- The request -
Word for word, transcribe the lines from the one containing "Model this object" through the end of the entries, both included, and nothing else.

— START OF Records to use —

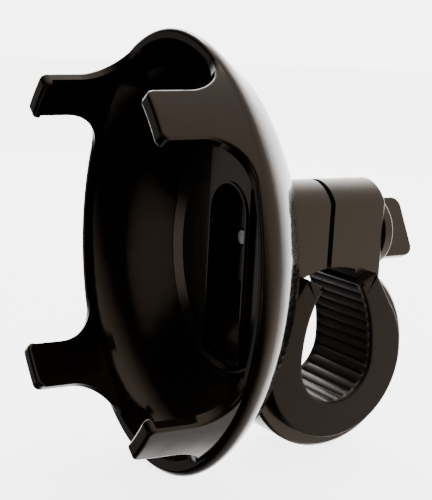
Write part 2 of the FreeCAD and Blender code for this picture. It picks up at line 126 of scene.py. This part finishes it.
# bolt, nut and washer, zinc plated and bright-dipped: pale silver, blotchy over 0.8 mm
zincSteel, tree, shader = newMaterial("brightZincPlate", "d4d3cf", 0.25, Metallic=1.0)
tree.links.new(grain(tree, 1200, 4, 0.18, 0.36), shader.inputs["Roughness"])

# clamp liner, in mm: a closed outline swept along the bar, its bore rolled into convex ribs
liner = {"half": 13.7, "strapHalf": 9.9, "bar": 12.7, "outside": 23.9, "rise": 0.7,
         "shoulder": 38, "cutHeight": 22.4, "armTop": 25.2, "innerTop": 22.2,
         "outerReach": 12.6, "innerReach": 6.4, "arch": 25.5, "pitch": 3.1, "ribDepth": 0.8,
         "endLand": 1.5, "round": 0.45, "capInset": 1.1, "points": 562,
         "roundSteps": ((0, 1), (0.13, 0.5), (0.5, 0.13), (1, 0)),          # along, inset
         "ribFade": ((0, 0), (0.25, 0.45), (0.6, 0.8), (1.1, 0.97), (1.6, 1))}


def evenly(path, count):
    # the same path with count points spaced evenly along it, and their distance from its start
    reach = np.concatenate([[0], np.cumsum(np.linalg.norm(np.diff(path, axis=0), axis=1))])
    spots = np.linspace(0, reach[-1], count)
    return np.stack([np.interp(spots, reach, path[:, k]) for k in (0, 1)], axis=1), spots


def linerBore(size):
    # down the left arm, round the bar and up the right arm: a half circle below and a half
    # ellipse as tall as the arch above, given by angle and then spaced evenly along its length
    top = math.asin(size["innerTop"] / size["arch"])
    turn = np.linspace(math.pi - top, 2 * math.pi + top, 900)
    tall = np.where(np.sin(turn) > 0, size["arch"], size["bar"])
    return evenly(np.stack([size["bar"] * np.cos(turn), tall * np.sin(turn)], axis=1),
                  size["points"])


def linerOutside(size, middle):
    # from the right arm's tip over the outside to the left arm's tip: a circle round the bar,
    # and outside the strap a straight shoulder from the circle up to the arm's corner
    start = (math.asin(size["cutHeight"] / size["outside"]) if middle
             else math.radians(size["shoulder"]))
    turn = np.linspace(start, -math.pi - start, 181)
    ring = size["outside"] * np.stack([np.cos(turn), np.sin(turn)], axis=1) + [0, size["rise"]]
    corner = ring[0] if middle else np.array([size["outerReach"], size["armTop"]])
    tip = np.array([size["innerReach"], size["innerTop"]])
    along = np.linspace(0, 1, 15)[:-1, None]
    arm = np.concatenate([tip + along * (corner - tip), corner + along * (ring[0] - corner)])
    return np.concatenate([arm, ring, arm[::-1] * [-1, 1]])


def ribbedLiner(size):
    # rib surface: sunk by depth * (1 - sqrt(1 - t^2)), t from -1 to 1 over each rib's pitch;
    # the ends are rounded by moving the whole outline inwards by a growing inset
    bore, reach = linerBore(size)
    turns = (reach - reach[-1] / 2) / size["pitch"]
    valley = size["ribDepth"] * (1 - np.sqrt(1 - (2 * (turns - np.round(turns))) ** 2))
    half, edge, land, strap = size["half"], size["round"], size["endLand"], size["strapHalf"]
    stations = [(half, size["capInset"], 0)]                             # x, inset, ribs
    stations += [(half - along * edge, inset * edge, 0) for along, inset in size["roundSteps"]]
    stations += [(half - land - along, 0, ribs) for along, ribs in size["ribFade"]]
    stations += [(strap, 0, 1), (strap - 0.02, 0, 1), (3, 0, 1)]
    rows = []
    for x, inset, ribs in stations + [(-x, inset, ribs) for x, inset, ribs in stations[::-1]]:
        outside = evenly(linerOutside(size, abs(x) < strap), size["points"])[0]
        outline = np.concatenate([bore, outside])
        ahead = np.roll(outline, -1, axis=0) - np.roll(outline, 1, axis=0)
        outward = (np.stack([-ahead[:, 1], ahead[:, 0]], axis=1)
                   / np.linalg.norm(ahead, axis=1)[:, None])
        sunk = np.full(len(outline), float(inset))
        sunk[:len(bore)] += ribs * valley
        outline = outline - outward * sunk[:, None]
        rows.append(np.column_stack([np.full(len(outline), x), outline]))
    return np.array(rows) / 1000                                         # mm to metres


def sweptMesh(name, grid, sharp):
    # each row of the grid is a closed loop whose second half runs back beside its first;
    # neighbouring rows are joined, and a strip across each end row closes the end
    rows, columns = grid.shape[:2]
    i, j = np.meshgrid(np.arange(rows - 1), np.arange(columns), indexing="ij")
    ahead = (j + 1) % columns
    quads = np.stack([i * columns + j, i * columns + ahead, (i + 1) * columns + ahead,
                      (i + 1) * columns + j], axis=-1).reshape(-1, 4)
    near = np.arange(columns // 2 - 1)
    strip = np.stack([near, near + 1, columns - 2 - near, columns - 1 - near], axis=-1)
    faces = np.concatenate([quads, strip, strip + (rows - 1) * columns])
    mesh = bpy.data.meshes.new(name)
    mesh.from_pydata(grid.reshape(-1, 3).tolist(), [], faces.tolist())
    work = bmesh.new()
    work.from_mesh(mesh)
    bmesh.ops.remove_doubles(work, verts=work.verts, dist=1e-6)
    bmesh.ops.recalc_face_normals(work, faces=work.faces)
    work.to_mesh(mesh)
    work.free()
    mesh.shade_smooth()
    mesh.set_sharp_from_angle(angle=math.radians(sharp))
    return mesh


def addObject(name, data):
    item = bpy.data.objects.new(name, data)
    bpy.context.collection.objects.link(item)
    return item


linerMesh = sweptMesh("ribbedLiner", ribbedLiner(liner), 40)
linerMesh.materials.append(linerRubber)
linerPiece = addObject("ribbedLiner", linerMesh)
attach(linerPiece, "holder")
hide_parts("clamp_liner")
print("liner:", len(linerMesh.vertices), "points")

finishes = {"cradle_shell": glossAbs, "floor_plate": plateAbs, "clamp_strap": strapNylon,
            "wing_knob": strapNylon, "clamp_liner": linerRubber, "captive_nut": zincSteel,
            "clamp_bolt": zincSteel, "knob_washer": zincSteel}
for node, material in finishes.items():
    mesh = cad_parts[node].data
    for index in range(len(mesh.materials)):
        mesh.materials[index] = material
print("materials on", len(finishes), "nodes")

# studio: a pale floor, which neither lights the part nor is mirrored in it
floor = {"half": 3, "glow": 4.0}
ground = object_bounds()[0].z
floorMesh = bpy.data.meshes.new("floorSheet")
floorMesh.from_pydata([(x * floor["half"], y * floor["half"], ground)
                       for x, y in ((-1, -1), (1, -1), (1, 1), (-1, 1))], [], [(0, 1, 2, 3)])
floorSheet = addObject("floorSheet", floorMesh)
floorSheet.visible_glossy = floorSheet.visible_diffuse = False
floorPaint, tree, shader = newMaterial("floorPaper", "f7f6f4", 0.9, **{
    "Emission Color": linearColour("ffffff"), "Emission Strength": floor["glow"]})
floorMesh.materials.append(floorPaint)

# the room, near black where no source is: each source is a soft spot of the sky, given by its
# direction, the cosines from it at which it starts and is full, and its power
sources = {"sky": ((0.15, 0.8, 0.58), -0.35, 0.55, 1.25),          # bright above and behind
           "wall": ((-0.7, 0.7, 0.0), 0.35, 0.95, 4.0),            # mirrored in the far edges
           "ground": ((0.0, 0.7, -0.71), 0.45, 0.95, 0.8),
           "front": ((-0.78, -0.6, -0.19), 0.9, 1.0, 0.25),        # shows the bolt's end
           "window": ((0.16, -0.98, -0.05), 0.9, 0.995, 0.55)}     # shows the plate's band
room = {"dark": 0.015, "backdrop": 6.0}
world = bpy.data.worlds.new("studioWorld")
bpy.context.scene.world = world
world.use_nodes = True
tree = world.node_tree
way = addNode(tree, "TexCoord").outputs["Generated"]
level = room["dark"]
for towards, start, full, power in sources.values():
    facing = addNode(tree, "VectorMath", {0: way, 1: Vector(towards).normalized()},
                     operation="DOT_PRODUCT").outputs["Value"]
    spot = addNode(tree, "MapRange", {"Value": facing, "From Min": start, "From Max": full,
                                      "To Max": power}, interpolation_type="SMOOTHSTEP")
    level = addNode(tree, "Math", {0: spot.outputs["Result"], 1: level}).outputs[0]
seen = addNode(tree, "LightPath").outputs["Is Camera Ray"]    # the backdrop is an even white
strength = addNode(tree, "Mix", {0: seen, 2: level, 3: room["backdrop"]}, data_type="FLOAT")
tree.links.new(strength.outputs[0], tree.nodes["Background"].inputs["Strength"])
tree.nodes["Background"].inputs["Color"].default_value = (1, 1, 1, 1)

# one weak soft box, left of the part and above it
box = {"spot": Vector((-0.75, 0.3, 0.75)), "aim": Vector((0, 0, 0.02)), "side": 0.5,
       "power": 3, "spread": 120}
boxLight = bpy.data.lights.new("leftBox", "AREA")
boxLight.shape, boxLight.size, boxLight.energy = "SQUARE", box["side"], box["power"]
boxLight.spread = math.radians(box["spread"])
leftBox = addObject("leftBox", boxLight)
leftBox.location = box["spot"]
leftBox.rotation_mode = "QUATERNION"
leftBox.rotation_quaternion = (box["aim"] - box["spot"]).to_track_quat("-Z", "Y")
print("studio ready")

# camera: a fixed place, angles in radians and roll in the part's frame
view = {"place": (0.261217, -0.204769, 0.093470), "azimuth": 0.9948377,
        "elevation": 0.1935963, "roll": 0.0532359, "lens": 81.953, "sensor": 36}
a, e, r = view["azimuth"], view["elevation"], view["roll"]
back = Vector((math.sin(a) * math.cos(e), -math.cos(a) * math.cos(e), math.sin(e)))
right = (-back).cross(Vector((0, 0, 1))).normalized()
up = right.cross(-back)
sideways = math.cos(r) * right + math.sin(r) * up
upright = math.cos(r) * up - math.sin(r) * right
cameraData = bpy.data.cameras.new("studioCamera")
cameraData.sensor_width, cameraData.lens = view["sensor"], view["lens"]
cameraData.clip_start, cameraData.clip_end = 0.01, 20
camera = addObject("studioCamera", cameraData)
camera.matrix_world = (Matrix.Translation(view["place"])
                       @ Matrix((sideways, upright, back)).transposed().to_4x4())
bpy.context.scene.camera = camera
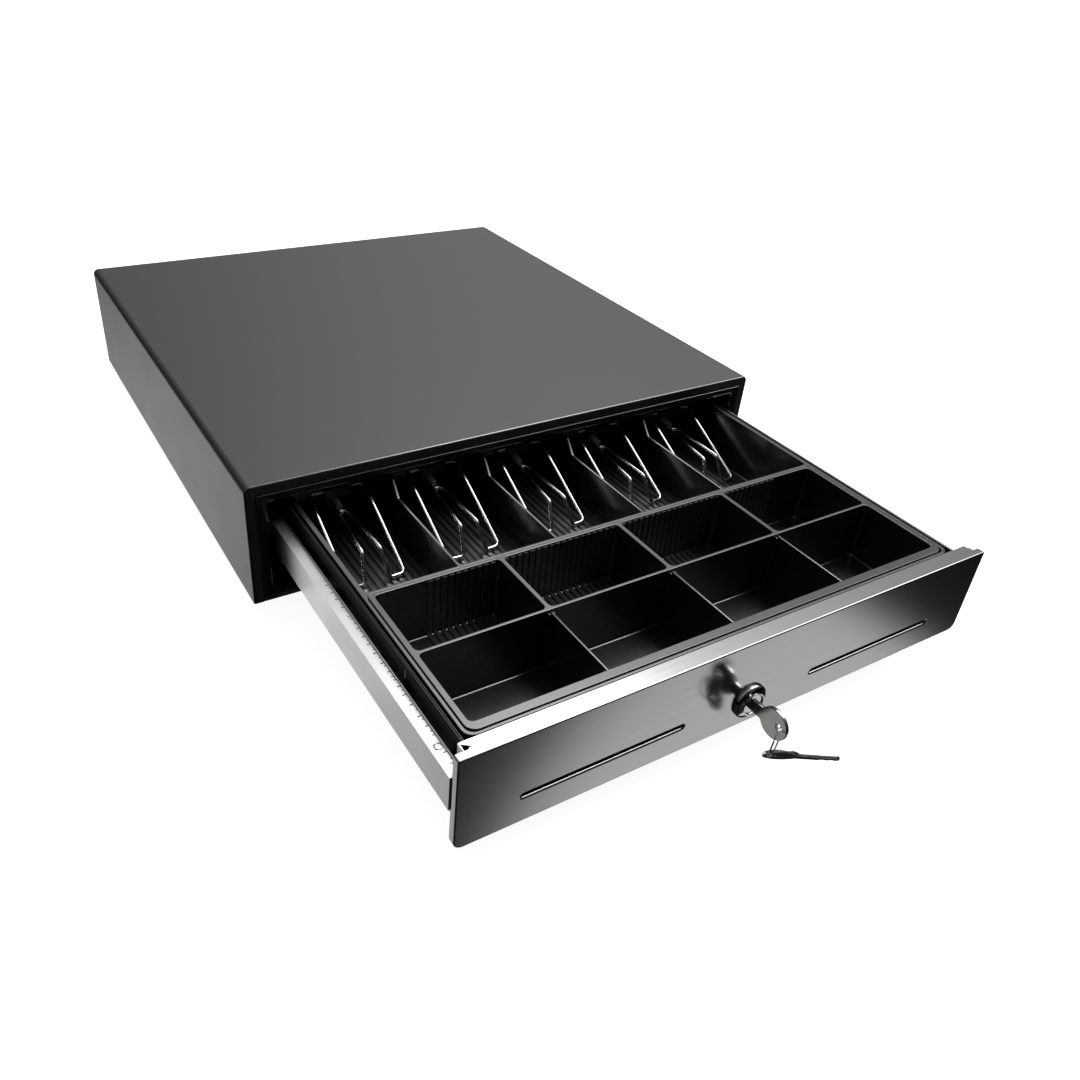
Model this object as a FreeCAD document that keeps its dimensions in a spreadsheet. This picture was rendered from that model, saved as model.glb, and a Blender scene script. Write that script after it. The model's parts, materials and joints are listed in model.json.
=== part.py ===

— END OF Records to use —

- Final result -
Model this object as a FreeCAD document that keeps its dimensions in a spreadsheet. This picture was rendered from that model, saved as model.glb, and a Blender scene script. Write that script after it. The model's parts, materials and joints are listed in model.json.
=== part.py ===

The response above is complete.